§ Exercise prompt: Reproduce the listing below verbatim.
───── Information shown
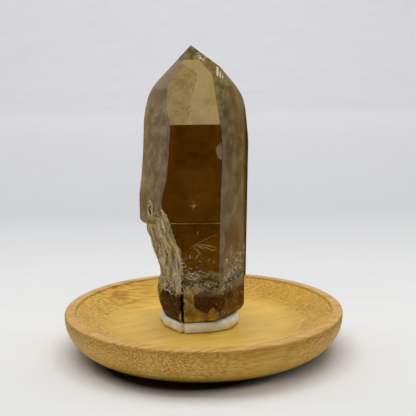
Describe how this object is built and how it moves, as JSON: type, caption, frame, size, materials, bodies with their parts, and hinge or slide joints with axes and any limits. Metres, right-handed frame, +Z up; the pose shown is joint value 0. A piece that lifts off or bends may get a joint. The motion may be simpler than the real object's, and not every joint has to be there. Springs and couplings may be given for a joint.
{
  "type": "lemurian smoky quartz point",
  "caption": "Upright smoky quartz crystal point with a broken foot, pressed into a pad of white putty on a shallow round bamboo dish.",
  "frame": {"origin": "middle of the underside of the dish, on the surface it stands on", "axes": "+Z up, along the crystal; the crystal's widest clear face looks towards -Y; +X to the right"},
  "size_m": [0.1, 0.1, 0.1085],
  "materials": {
    "smoky_quartz": "clear smoky brown with frosted side faces and an iron-stained broken foot",
    "putty": "soft, smooth, off-white",
    "bamboo": "satin, with fine dark fibre ends on the rim"
  },
  "bodies": {
    "root": {"quartz_point": "smoky_quartz", "putty_pad": "putty", "bamboo_dish": "bamboo"}
  },
  "joints": []
}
──────────
§ Written response:
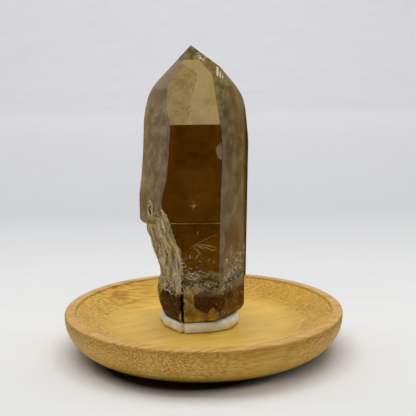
Describe how this object is built and how it moves, as JSON: type, caption, frame, size, materials, bodies with their parts, and hinge or slide joints with axes and any limits. Metres, right-handed frame, +Z up; the pose shown is joint value 0. A piece that lifts off or bends may get a joint. The motion may be simpler than the real object's, and not every joint has to be there. Springs and couplings may be given for a joint.
{
  "type": "lemurian smoky quartz point",
  "caption": "Upright smoky quartz crystal point with a broken foot, pressed into a pad of white putty on a shallow round bamboo dish.",
  "frame": {"origin": "middle of the underside of the dish, on the surface it stands on", "axes": "+Z up, along the crystal; the crystal's widest clear face looks towards -Y; +X to the right"},
  "size_m": [0.1, 0.1, 0.1085],
  "materials": {
    "smoky_quartz": "clear smoky brown with frosted side faces and an iron-stained broken foot",
    "putty": "soft, smooth, off-white",
    "bamboo": "satin, with fine dark fibre ends on the rim"
  },
  "bodies": {
    "root": {"quartz_point": "smoky_quartz", "putty_pad": "putty", "bamboo_dish": "bamboo"}
  },
  "joints": []
}